DESCRIPTION OF THE TASK:
Your answer should consist solely of the lines from the one with "mic_level_inner_knob();" through the one with "cad_parts[member].parent = rigid_bodies[body]", copied exactly, endpoints included.

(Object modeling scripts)
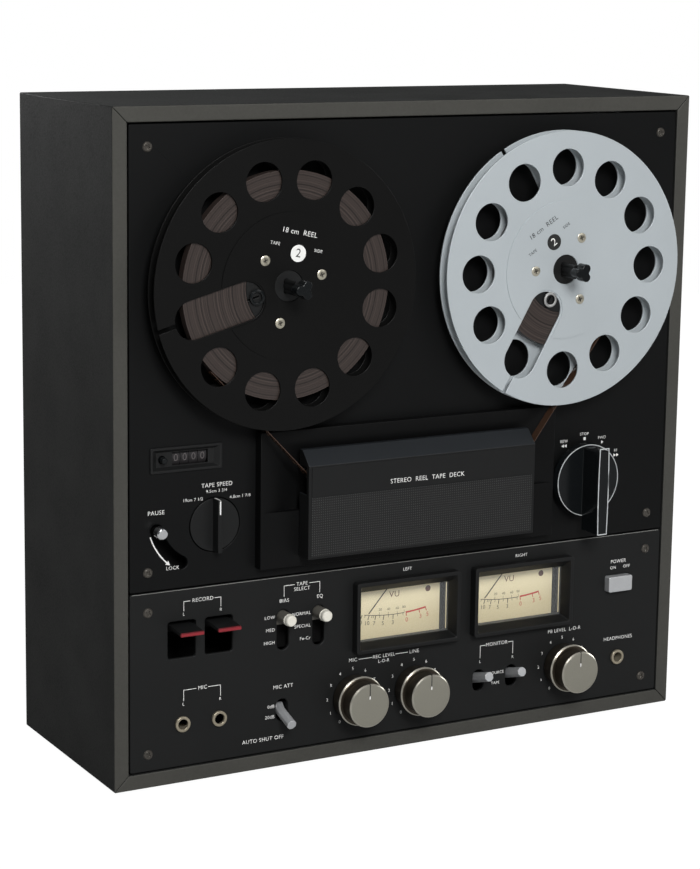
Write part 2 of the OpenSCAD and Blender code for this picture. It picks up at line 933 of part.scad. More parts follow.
module inner_knob(x) {
    placed() color(silver) translate([x, 0, level_z]) {
        rod([0, 0], -22, -12.4, level_front_r);
        taper([0, 0], -22.5, -22, level_front_r - 0.6, level_front_r);
        rod([0, 0], -12.4, 14, 2);
    }
}

module mic_level_outer_knob() {
    outer_knob(level_xs[0]);
}

module mic_level_inner_knob() {
    inner_knob(level_xs[0]);
}

module line_level_outer_knob() {
    outer_knob(level_xs[1]);
}

module line_level_inner_knob() {
    inner_knob(level_xs[1]);
}

module playback_level_outer_knob() {
    outer_knob(level_xs[2]);
}

module playback_level_inner_knob() {
    inner_knob(level_xs[2]);
}

module power_button() {
    placed() color(silver) slab(-4, 12) translate(power_at) round_rect(power_size, 1.2);
}

module phone_jacks() {
    placed() color(steel) for (at = jack_places) difference() {
        union() {
            rod(at, -1.4, panel_y, 5);
            rod(at, panel_y, panel_back, 4.4);
            rod(at, panel_back, 26, 7);
        }
        rod(at, -2, 23, jack_r);
    }
}

// ---- Meters ----

module meter_cases() {
    body_low = -22;
    body_top = 31;
    wall = 1.5;
    placed() color(black) for (x = meter_xs) translate([x, 0, meter_z]) difference() {
        union() {
            slab(meter_front, panel_y) round_rect([meter_w, meter_h], 2);
            slab(panel_y, panel_back) round_rect([meter_w - 5, meter_h - 5], 1);
            block([-37, 37], [panel_back, 26], [body_low, body_top]);
        }
        hull() {
            slab(meter_front - 0.1, meter_front) round_rect([meter_w - 5, meter_h - 5], 1);
            slab(glass_y[0] - 0.1, glass_y[0]) translate([0, -meter_window_drop]) round_rect(meter_window, 1);
        }
        slab(glass_y[0] - 0.1, 8) translate([0, -meter_window_drop]) square(meter_window, center = true);
        difference() {
            block([-37 + wall, 37 - wall], [6.5, 11.5], [body_low + wall, body_top - wall]);
            rod([0, needle_up], 0, 12, 0.6);
        }
    }
}

module meter_windows() {
    placed() color([0.8, 0.85, 0.85, 0.35]) for (x = meter_xs)
        slab(glass_y[0], glass_y[1]) translate([x, meter_z - meter_window_drop])
            square(meter_window, center = true);
}

// Balanced pointer that hangs from its pivot and swings to the right
module meter_needle(x) {
    tail = 6;
    placed() color(black) translate([x, 0, meter_z + needle_up]) rotate([0, needle_rest, 0]) difference() {
        union() {
            rod([0, 0], 8, 9.4, 1.8);
            block([-0.25, 0.25], needle_y, [-needle_len, 0]);
            block([-1.2, 1.2], [8.4, 9.2], [0, tail / 2]);
        }
        rod([0, 0], 7, 12, 0.6 + run_fit);
    }
}

module left_meter_needle() {
    meter_needle(meter_xs[0]);
}

module right_meter_needle() {
    meter_needle(meter_xs[1]);
}

// ---- Electronics ----

module pot(x) {
    difference() {
        rod([x, level_z], 12, 40, 11);
        rod([x, level_z], 11, 15, 3);
    }
}

// Two cheeks with a cross pin that carry a rocking lever
module cheeks(x, z, y, half_gap, pin_r, back) {
    for (s = [-1, 1]) block([x + s * (half_gap + 1) - 0.6, x + s * (half_gap + 1) + 0.6],
        [panel_back, back], [z - 4, z + 4]);
    cross_rod(x - half_gap - 1, x + half_gap + 1, y, z, pin_r);
}

module circuit_board() {
    board_y = [40, 41.6];
    placed() color([0.12, 0.25, 0.16]) {
        block([-180, 180], board_y, [14, 62]);
        block([-180, 180], board_y, [62, 118]);
        for (x = level_xs) pot(x);
        cheeks(mic_attenuator_at[0], mic_attenuator_at[1], toggle_y, 3.2, 1, 40);
        for (x = monitor_xs) cheeks(x, monitor_z, toggle_y, 3.2, 1, 40);
        for (x = record_xs) cheeks(x, 97, 15, 8.6, 1.2, 40);
        for (x = slide_xs) block([x - 9, x + 9], [7, 40], [76, 104]);
        block([power_at[0] - 11, power_at[0] + 11], [18, 40], [power_at[1] - 8, power_at[1] + 8]);
    }
}

module transformer() {
    placed() color(steel) {
        block([-30, 40], [70, 122], [board_t, board_t + 3]);
        block([-22, 32], [74, 118], [board_t + 3, board_t + 55]);
        block([-12, 22], [66, 126], [board_t + 12, board_t + 46]);
    }
}

wooden_case();
chassis_frame();
deck_panel();
control_panel();
back_cover();
terminal_panel();
rubber_feet();
panel_screws();
tape_path_escutcheon();
head_cover();
head_base();
tape_heads();
tape_guides();
threaded_tape();
supply_front_flange();
supply_rear_flange();
supply_hub();
supply_tape_pack();
supply_turntable();
supply_reel_lock();
takeup_front_flange();
takeup_rear_flange();
takeup_hub();
takeup_tape_pack();
takeup_turntable();
takeup_reel_lock();
motor();
motor_pulley();
drive_belt();
capstan_flywheel();
pinch_arm();
pinch_roller();
function_knob();
speed_knob();
pause_lever();
counter_frame();
counter_wheels();
counter_units_wheel();
counter_reset_button();
record_lever_left();
record_lever_right();
bias_lever();
eq_lever();
mic_attenuator_lever();
monitor_lever_left();
monitor_lever_right();
mic_level_outer_knob();
mic_level_inner_knob();
line_level_outer_knob();
line_level_inner_knob();
playback_level_outer_knob();
playback_level_inner_knob();
power_button();
phone_jacks();
meter_cases();
meter_windows();
left_meter_needle();
right_meter_needle();
circuit_board();
transformer();
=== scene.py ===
import json
import math

import bmesh
import bpy
from mathutils import Matrix, Vector

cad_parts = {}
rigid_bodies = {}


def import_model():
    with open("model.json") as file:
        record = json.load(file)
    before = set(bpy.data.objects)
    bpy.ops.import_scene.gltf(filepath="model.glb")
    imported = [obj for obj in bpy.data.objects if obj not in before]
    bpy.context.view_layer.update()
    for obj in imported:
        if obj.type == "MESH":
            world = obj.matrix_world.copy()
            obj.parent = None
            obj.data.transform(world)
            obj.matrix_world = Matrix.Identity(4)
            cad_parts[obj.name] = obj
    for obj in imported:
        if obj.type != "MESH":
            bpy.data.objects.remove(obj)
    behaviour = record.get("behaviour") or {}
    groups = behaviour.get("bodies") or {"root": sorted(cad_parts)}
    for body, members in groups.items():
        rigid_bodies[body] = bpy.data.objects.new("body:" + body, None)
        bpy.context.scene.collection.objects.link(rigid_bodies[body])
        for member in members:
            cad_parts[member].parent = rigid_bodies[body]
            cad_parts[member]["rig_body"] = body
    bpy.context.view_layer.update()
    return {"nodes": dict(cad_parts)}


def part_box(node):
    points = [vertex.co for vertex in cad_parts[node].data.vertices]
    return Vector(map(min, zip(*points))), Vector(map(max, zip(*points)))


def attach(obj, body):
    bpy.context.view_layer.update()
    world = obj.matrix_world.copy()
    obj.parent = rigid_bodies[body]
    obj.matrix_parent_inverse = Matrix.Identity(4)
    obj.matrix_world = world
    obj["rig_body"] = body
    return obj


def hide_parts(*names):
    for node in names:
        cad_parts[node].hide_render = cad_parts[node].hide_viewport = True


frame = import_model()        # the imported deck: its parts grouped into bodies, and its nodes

MM = 0.001
NODES = frame["nodes"]
CASE_LOW, CASE_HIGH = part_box("wooden_case")
PANEL_Y = (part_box("deck_panel")[0].y - CASE_LOW.y) / MM
FRONT = Vector((0, -1, 0))


# ---- Places: millimetres from the case's front edge, its middle and its underside ----

def place(x, y, z):
    """A point of the deck, from millimetres, in the row frame."""
    return Vector((x * MM, CASE_LOW.y + y * MM, CASE_LOW.z + z * MM))


def extent(node):
    """A node's lowest and highest corner in the deck's own millimetres."""
    low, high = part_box(node)
    base = Vector((0, CASE_LOW.y, CASE_LOW.z))
    return (low - base) / MM, (high - base) / MM


def turned(degrees, axis):
    return Matrix.Rotation(math.radians(degrees), 4, axis)


def middle(node):
    low, high = extent(node)
    return (low + high) / 2


# ---- Materials ----

def new_material(name):
    material = bpy.data.materials.new(name)
    material.use_nodes = True
    tree = material.node_tree
    return material, tree, tree.nodes["Principled BSDF"]


def link(output, socket):
    output.id_data.links.new(output, socket)


def preset(node, values):
    for key, value in values.items():
        node.inputs[key].default_value = value


def add(tree, kind, **values):
    node = tree.nodes.new("ShaderNode" + kind)
    for key, value in values.items():
        if key in node.inputs:
            node.inputs[key].default_value = value
        else:
            setattr(node, key, value)
    return node


def stretched_coords(tree, stretch=(1, 1, 1)):
    coords = add(tree, "TexCoord")
    mapping = add(tree, "Mapping")
    mapping.inputs["Scale"].default_value = stretch
    link(coords.outputs["Object"], mapping.inputs["Vector"])
    return mapping.outputs["Vector"]


def two_tone(tree, factor, dark, light):
    ramp = add(tree, "ValToRGB")
    ramp.color_ramp.elements[0].position = 0.3
    ramp.color_ramp.elements[0].color = (*dark, 1)
    ramp.color_ramp.elements[1].position = 0.7
    ramp.color_ramp.elements[1].color = (*light, 1)
    link(factor, ramp.inputs["Fac"])
    return ramp.outputs["Color"]


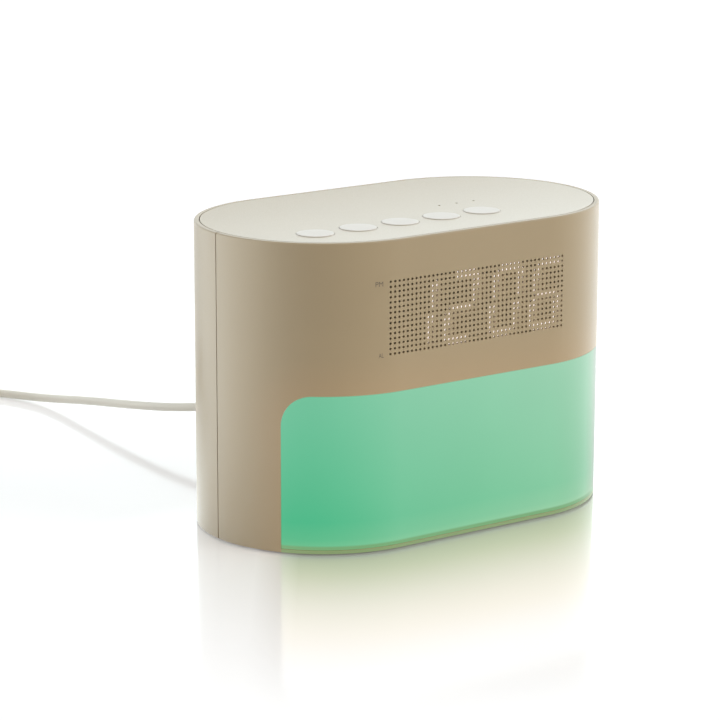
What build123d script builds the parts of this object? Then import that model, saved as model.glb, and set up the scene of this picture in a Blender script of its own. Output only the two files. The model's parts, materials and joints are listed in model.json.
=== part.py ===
from build123d import *

import os
from math import asin, cos, pi, radians, sin, sqrt, tan

os.makedirs("parts", exist_ok=True)

# A sunrise alarm clock: two casing halves that meet at an upright seam, an inset
# top panel with five push buttons, a perforated field with LED digits behind it,
# and a light diffuser that wraps round the lower front.
# Millimetres. Origin on the table under the middle of the casing, +Z up, front at -Y.

# ------------------------------------------------------------------ driving sizes
# casing
body_length = 159.4
body_depth = 92.0
body_height = 110.7
foot_stand = 0.5            # gap between the table and the casing's lower edge
wall = 1.8
rim_round = 0.6             # round along the casing's upper outer edge
foot_round = 0.3            # round along its lower outer edge
seam_gap = 0.4              # groove between the casing halves
tongue_reach = 3.0          # how far the rear half's tongue laps behind the front half
tongue_root = 4.0
tongue_thick = 1.2
fixed_gap = 0.1             # clearance between pieces fixed to each other
loose_gap = 0.3             # clearance between pieces that only lie side by side

# screws and what they go into
screw_radius = 1.25
screw_head_radius = 2.5
screw_head_thick = 1.3
screw_length = 8.0
pilot_radius = 1.3
pass_radius = 1.5           # clearance hole
boss_radius = 3.5
boss_height = 14.0
boss_bite = 0.6             # how far a boss runs into the wall behind it
boss_end = 2.0              # closed end of a boss in the light tray
small_screw_radius = 0.85
small_head_radius = 1.7
small_head_thick = 0.9
small_screw_length = 4.2
small_pilot_radius = 0.9
post_radius = 2.2           # slim posts that carry the boards

# base plate and feet
base_thick = 2.4
base_lift = 0.4             # the plate's underside above the casing's lower edge
base_gap = 0.25
foot_radius = 6.0
foot_recess = 0.5
foot_inset = 15.0           # from the casing's outer face to a foot's centre
foot_out = 8.0              # outside the centre of the casing's round end
front_boss_angle = 72.0     # round the end, from the front or the rear
rear_boss_angle = 50.0

# top panel and buttons
panel_thick = 2.0
panel_gap = 0.3
ledge_width = 2.0
ledge_thick = 1.5
panel_post_angle = 75.0
panel_post_length = 6.0
tab_thick = 4.0
tab_radius = 4.5
button_count = 5
button_pitch = 18.3
button_radius = 6.65
button_row_x = -16.0
button_row_inset = 24.6     # from the front face to the row
button_gap = 0.15
button_proud = 0.25
button_travel = 0.6
button_skin = 1.4
button_wall = 1.3
button_flange = 1.2         # how far the flange stands out under the collar
button_flange_thick = 1.0
button_edge_round = 0.3
collar_wall = 1.8
collar_depth = 2.0
collar_gap = 0.1            # between the collar and the button's flange
stem_radius = 1.5
indicator_count = 3
indicator_pitch = 7.9
indicator_x = 22.3
indicator_inset = 41.5      # from the front face
pinhole_radius = 0.55
pinhole_skin = 0.8
pipe_radius = 1.1
pipe_sleeve_radius = 2.2
pipe_sleeve_depth = 3.0

# key board and switches
pcb_thick = 1.6
switch_size = 6.0
switch_height = 2.0
switch_floor = 0.6
switch_corner = 0.5
plunger_radius = 1.6
plunger_gap = 0.08
plunger_proud = 0.8
plunger_length = 1.5
led_height = 1.0
key_board_end = 7.5         # beyond the first button and the last indicator
key_board_wall_gap = 1.0    # least distance from the casing's wall
key_board_front = 12.3      # beyond the button row
key_board_rear = 8.5        # beyond the indicators
key_post_offset = 9.3       # from the button row to the front posts
key_post_inset = 3.5        # from the board's rear edge to the rear posts
board_corner = 1.5
indicator_led_size = 2.0
key_header_y = -6.0

# perforated field
grille_columns = 43
grille_rows = 15
grille_pitch = 1.82
grille_hole_radius = 0.45
grille_web = 0.6            # wall left between the holes' field and the pocket
grille_drop = 14.55         # from the top to the first row
pocket_margin = 0.9         # round the display housing, above and below
pocket_side_margin = 1.3

# display module
housing_depth = 9.0
housing_side = 1.4          # beyond the dots on the left and the last digit on the right
housing_rim = 2.0           # above and below the digits
digit_width = 10.9          # between the centre lines of the upright bars
digit_height = 23.3         # between the centre lines of the outer level bars
bar_width = 2.3
bar_gap = 0.3
bar_depth = 3.0
digit_slant = 9.0
digit_pitch = 18.5
colon_gap = 1.3
digits_x = 3.35
digits_drop = 0.26          # digits' centre below the field's centre
dot_radius = 1.0
dot_column_gap = 2.1        # from the first digit to the column of dots
display_board_end = 4.5     # beyond the posts
display_board_rim = 1.6     # above and below the housing
display_post_gap = 2.1      # from the housing's side to the posts
display_post_inset = 4.9    # from the board's upper and lower edge
display_post_radius = 2.8
display_header_rise = 5.7   # above the board's lower edge
driver_length = 10.0
driver_width = 6.0
driver_height = 1.6
driver_columns = (0.0, 26.0)
driver_rise = 5.0           # above the field's middle

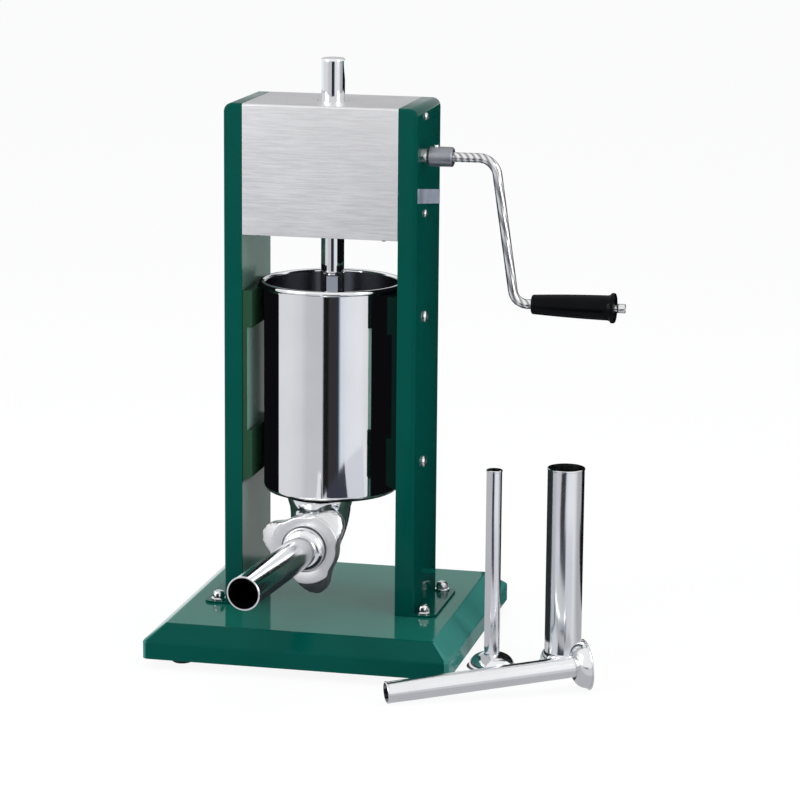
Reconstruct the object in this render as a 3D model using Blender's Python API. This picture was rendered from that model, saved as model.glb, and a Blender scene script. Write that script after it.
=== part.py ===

THE COMPLETED TASK:
mic_level_inner_knob();
line_level_outer_knob();
line_level_inner_knob();
playback_level_outer_knob();
playback_level_inner_knob();
power_button();
phone_jacks();
meter_cases();
meter_windows();
left_meter_needle();
right_meter_needle();
circuit_board();
transformer();
=== scene.py ===
import json
import math

import bmesh
import bpy
from mathutils import Matrix, Vector

cad_parts = {}
rigid_bodies = {}


def import_model():
    with open("model.json") as file:
        record = json.load(file)
    before = set(bpy.data.objects)
    bpy.ops.import_scene.gltf(filepath="model.glb")
    imported = [obj for obj in bpy.data.objects if obj not in before]
    bpy.context.view_layer.update()
    for obj in imported:
        if obj.type == "MESH":
            world = obj.matrix_world.copy()
            obj.parent = None
            obj.data.transform(world)
            obj.matrix_world = Matrix.Identity(4)
            cad_parts[obj.name] = obj
    for obj in imported:
        if obj.type != "MESH":
            bpy.data.objects.remove(obj)
    behaviour = record.get("behaviour") or {}
    groups = behaviour.get("bodies") or {"root": sorted(cad_parts)}
    for body, members in groups.items():
        rigid_bodies[body] = bpy.data.objects.new("body:" + body, None)
        bpy.context.scene.collection.objects.link(rigid_bodies[body])
        for member in members:
            cad_parts[member].parent = rigid_bodies[body]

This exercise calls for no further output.